Coś w stylu socjologii z językiem angielskim.
Nietypowo jak na piłkarza.
Dlaczego? Przecież jeśli w tygodniu nie gram meczów ani nie trenuję, to nie mogę ciągle myśleć o piłce. Staram się odciąć, bo w mojej głowie i tak ciągle pojawia się hasło „futbol, futbol, futbol”.
Większość piłkarz odcina się od piłki, grając w nią na Playstation.
Ja jestem „X-Box guy” (śmiech). Mówiąc poważnie – chciałem mieć jakiś pomysł na siebie, dlatego poświęciłem tyle czasu szkole. Lubię też kontakt z naturą. W Szkocji są piękne krajobrazy, wiele gór i często się po nich wspinałem. Bez sprzętu, ale nieraz zdarzało się, że te wędrówki zajmowały nawet po sześć godzin. Świetna sprawa, możesz uwolnić umysł i trzymać się myślami z daleka od boiska. Potem na murawie czujesz się odświeżony, polecam to każdemu. Nie można myśleć tylko o piłce i stresować się meczami.
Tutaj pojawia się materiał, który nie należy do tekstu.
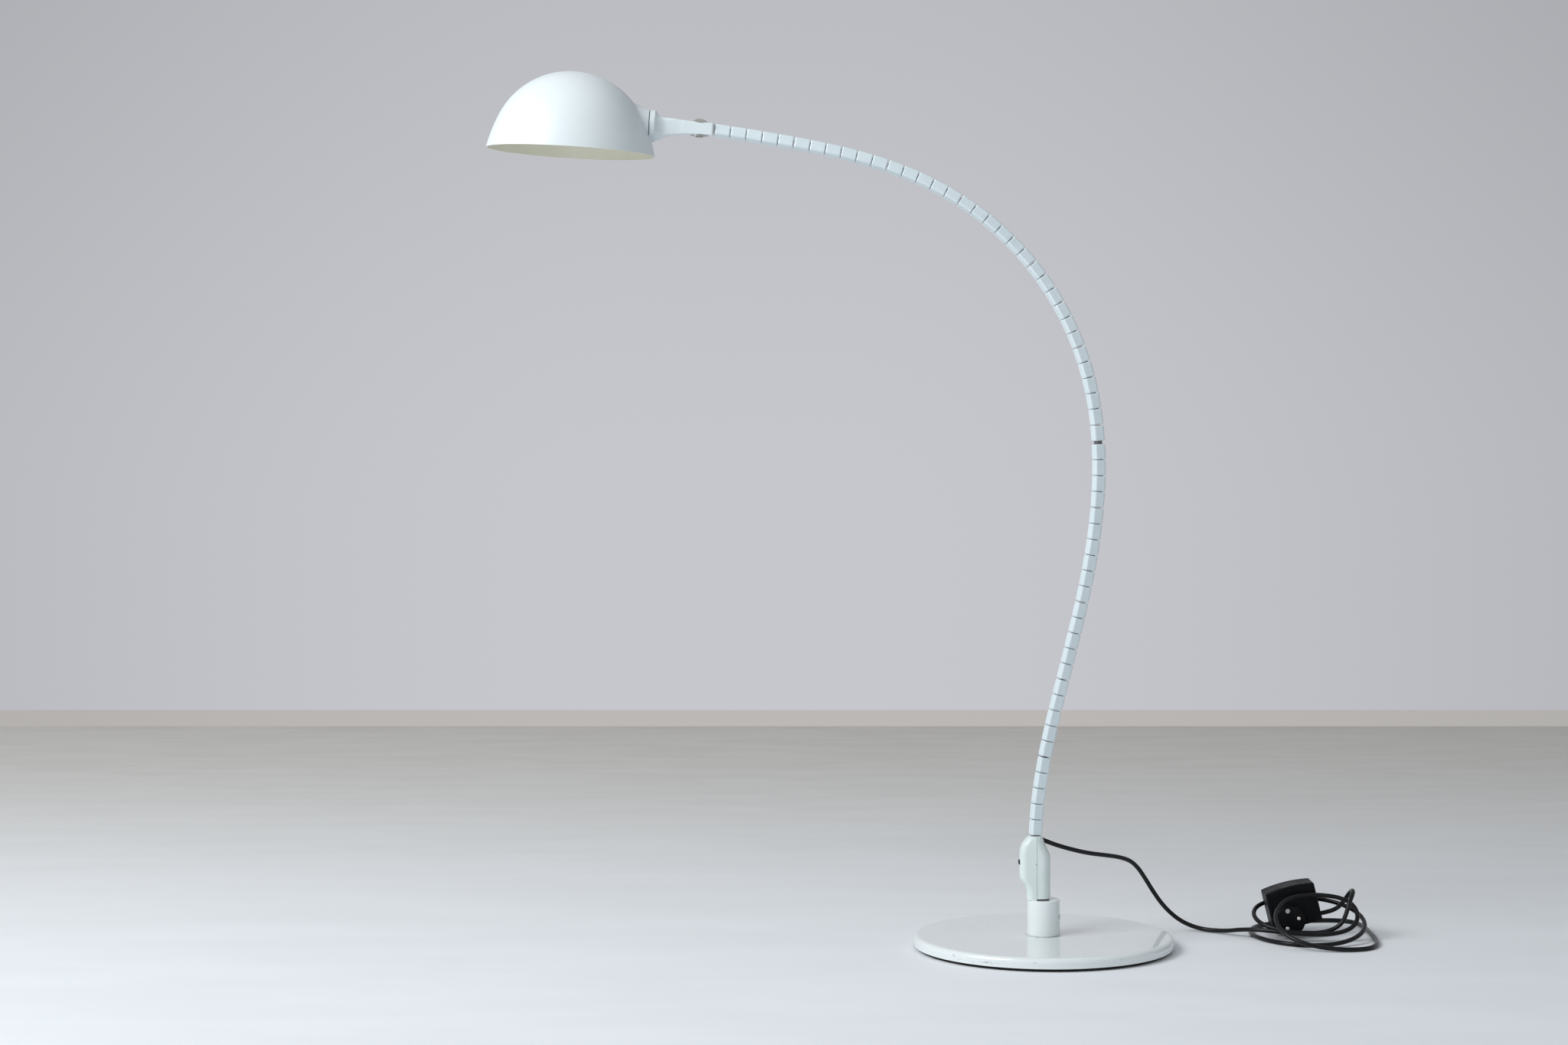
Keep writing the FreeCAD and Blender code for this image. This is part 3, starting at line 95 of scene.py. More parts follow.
# %% [markdown]
# ## Lead
#
# The lead is one length of round black rubber, a little under two metres. It leaves the casing
# level with the bottom of the neck, sinks to the floor under its own weight, and lies in a loose
# heap in front of the adaptor. One smooth curve carries the whole length, so it has no joint where
# the heap begins. The first points are the route down from the casing.

# %% Route from the casing to the heap
lead_radius = 0.00285
lead_exit = (-0.0022, 0.0, 0.1373)
lead_route = [
    (0.001, 0.0, 0.136),
    (0.017, 0.004, 0.1294),
    (0.038, 0.012, 0.1225),
    (0.059, 0.024, 0.1163),
    (0.080, 0.038, 0.1119),
    (0.100, 0.054, 0.1071),
    (0.116, 0.067, 0.1006),
    (0.1275, 0.0775, 0.0898),
    (0.138, 0.087, 0.074),
    (0.1485, 0.097, 0.0572),
    (0.160, 0.106, 0.0404),
    (0.173, 0.113, 0.0258),
    (0.187, 0.118, 0.0144),
    (0.202, 0.1195, 0.0069),
    (0.217, 0.115, 0.0033),
    (0.232, 0.105, 0.0034),
    (0.246, 0.091, 0.0056),
    (0.258, 0.076, 0.0098),
]
print("points down to the heap:", len(lead_route) + 1)

# %% [markdown]
# The heap has three wide turns that cross over each other. Each turn is described by its front,
# its back and how far it reaches to each side, as a person would sketch it. A loop then eases the
# lead from one of these places to the next, with four points to each quarter turn. To follow an
# arc and not cut its corner, a quarter turn has to pull about a sixth more than a straight stretch
# does. Modelling each turn by hand would also work, but the loop keeps the turns even.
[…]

Jeśli masz kiepski dzień, to fajnie jest pochodzić po górach.
I nie męczy cię to po treningach?
Nie, bo w Szkocji trener często dawał nam dzień lud dwa wolnego. Mieliśmy napięty terminarz, więc czasem potrzebowaliśmy się odciąć. A dobrze to zrobić, utrzymując aktywność fizyczną.
Można też odreagować na mieście.
To nie w moim stylu. Jestem spokojnym, cichym gościem. Unikam picia, nie palę i wolę siedzieć w domu. Mieszkania też szukam w spokojnej dzielnicy – oglądałem już kilka, ale żadne mi się nie podobało. Za moment właśnie jedziemy na Mokotów i liczę, że w końcu przypadnie mi do gustu. Warszawy jeszcze dobrze nie poznałem. Dominik pokazał mi tylko muzeum i w każdym miejscu zatrzymywał się na piętnaście minut, żeby wszystko dokładnie wytłumaczyć (śmiech). Ale naprawdę – spodobało mi się, jak mnie potraktowali. Widać, że to nowoczesny klub, na europejskim poziomie.